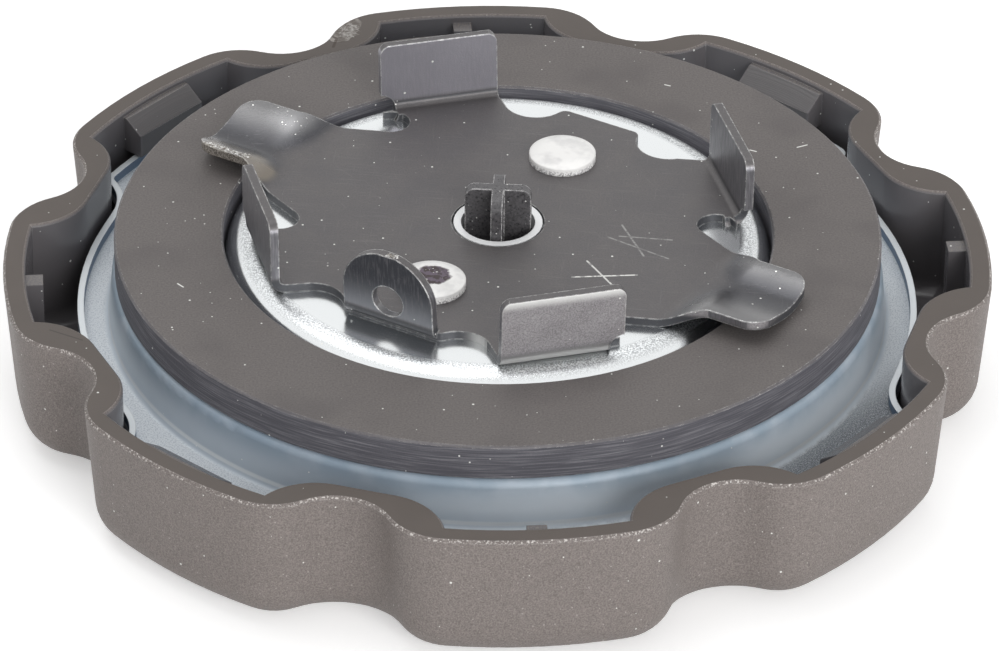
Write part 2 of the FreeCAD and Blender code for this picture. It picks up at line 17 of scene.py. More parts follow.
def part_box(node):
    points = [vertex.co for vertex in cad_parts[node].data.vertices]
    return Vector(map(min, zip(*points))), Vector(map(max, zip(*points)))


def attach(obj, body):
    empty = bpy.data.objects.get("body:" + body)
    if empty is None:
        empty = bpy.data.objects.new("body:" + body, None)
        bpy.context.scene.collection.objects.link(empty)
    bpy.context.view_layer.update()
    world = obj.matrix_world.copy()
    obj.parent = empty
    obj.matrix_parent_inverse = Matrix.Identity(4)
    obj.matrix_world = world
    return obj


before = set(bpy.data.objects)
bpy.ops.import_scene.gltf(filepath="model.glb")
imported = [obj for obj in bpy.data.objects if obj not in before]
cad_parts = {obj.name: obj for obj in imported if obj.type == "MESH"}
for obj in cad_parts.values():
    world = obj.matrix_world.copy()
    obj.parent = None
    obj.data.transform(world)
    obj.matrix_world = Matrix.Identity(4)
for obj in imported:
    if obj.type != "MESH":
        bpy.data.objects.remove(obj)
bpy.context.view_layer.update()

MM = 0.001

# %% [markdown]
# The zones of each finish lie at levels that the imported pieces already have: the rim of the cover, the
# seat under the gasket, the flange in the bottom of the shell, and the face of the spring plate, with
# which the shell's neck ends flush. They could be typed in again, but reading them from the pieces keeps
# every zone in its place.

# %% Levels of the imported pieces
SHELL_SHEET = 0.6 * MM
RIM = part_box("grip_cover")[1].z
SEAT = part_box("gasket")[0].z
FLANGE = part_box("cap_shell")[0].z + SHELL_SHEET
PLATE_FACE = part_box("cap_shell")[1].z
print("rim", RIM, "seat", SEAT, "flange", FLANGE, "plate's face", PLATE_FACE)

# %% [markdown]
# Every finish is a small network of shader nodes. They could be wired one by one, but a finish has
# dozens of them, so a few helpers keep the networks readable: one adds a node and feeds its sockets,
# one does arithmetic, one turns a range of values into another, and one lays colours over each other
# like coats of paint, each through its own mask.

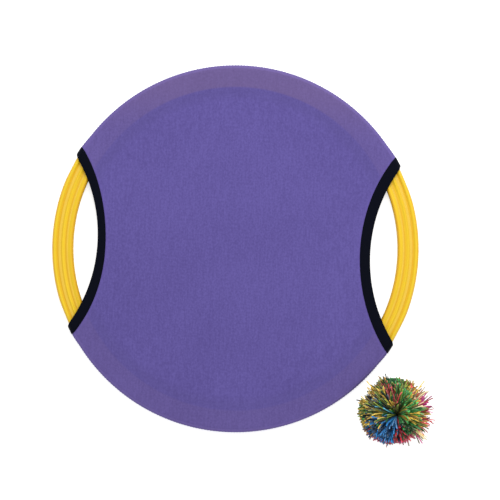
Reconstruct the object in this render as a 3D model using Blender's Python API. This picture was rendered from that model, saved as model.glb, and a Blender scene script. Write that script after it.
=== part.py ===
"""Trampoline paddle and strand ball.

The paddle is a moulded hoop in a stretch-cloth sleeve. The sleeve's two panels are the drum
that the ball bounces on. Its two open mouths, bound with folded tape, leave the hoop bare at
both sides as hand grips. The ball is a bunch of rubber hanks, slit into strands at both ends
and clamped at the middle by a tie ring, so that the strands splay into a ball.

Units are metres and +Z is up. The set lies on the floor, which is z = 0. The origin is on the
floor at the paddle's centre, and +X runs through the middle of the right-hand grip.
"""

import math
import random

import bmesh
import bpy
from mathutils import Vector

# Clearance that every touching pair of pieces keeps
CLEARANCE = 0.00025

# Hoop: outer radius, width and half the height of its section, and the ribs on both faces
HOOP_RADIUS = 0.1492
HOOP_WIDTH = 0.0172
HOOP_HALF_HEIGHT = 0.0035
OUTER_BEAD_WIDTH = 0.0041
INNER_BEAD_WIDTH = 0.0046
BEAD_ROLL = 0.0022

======

● **Short exercise**
Restate the listing in full, word for word.

● **Result for this exercise**
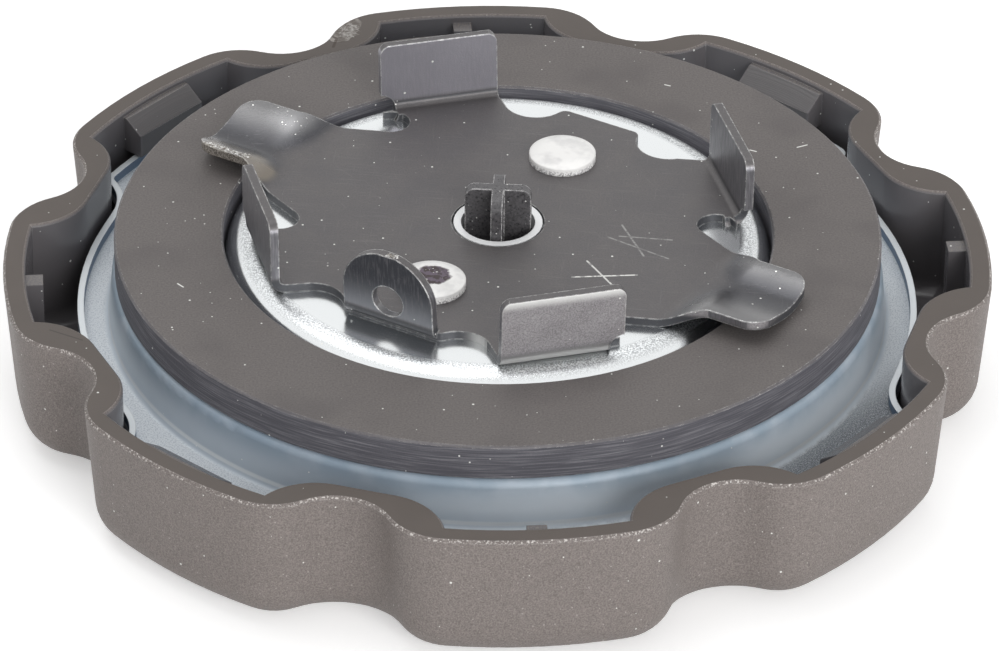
Write part 2 of the FreeCAD and Blender code for this picture. It picks up at line 17 of scene.py. More parts follow.
def part_box(node):
    points = [vertex.co for vertex in cad_parts[node].data.vertices]
    return Vector(map(min, zip(*points))), Vector(map(max, zip(*points)))


def attach(obj, body):
    empty = bpy.data.objects.get("body:" + body)
    if empty is None:
        empty = bpy.data.objects.new("body:" + body, None)
        bpy.context.scene.collection.objects.link(empty)
    bpy.context.view_layer.update()
    world = obj.matrix_world.copy()
    obj.parent = empty
    obj.matrix_parent_inverse = Matrix.Identity(4)
    obj.matrix_world = world
    return obj


before = set(bpy.data.objects)
bpy.ops.import_scene.gltf(filepath="model.glb")
imported = [obj for obj in bpy.data.objects if obj not in before]
cad_parts = {obj.name: obj for obj in imported if obj.type == "MESH"}
for obj in cad_parts.values():
    world = obj.matrix_world.copy()
    obj.parent = None
    obj.data.transform(world)
    obj.matrix_world = Matrix.Identity(4)
for obj in imported:
    if obj.type != "MESH":
        bpy.data.objects.remove(obj)
bpy.context.view_layer.update()

MM = 0.001

# %% [markdown]
# The zones of each finish lie at levels that the imported pieces already have: the rim of the cover, the
# seat under the gasket, the flange in the bottom of the shell, and the face of the spring plate, with
# which the shell's neck ends flush. They could be typed in again, but reading them from the pieces keeps
# every zone in its place.

# %% Levels of the imported pieces
SHELL_SHEET = 0.6 * MM
RIM = part_box("grip_cover")[1].z
SEAT = part_box("gasket")[0].z
FLANGE = part_box("cap_shell")[0].z + SHELL_SHEET
PLATE_FACE = part_box("cap_shell")[1].z
print("rim", RIM, "seat", SEAT, "flange", FLANGE, "plate's face", PLATE_FACE)

# %% [markdown]
# Every finish is a small network of shader nodes. They could be wired one by one, but a finish has
# dozens of them, so a few helpers keep the networks readable: one adds a node and feeds its sockets,
# one does arithmetic, one turns a range of values into another, and one lays colours over each other
# like coats of paint, each through its own mask.

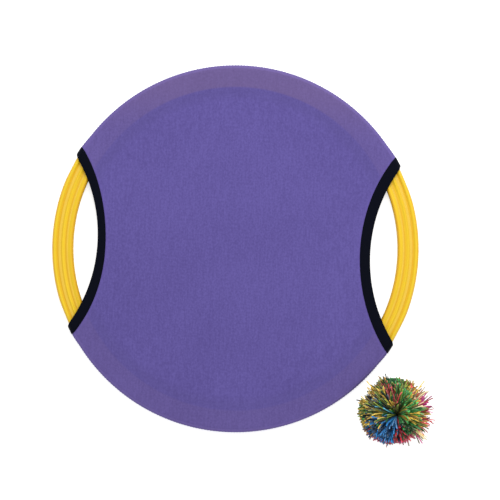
Reconstruct the object in this render as a 3D model using Blender's Python API. This picture was rendered from that model, saved as model.glb, and a Blender scene script. Write that script after it.
=== part.py ===
"""Trampoline paddle and strand ball.

The paddle is a moulded hoop in a stretch-cloth sleeve. The sleeve's two panels are the drum
that the ball bounces on. Its two open mouths, bound with folded tape, leave the hoop bare at
both sides as hand grips. The ball is a bunch of rubber hanks, slit into strands at both ends
and clamped at the middle by a tie ring, so that the strands splay into a ball.

Units are metres and +Z is up. The set lies on the floor, which is z = 0. The origin is on the
floor at the paddle's centre, and +X runs through the middle of the right-hand grip.
"""

import math
import random

import bmesh
import bpy
from mathutils import Vector

# Clearance that every touching pair of pieces keeps
CLEARANCE = 0.00025

# Hoop: outer radius, width and half the height of its section, and the ribs on both faces
HOOP_RADIUS = 0.1492
HOOP_WIDTH = 0.0172
HOOP_HALF_HEIGHT = 0.0035
OUTER_BEAD_WIDTH = 0.0041
INNER_BEAD_WIDTH = 0.0046
BEAD_ROLL = 0.0022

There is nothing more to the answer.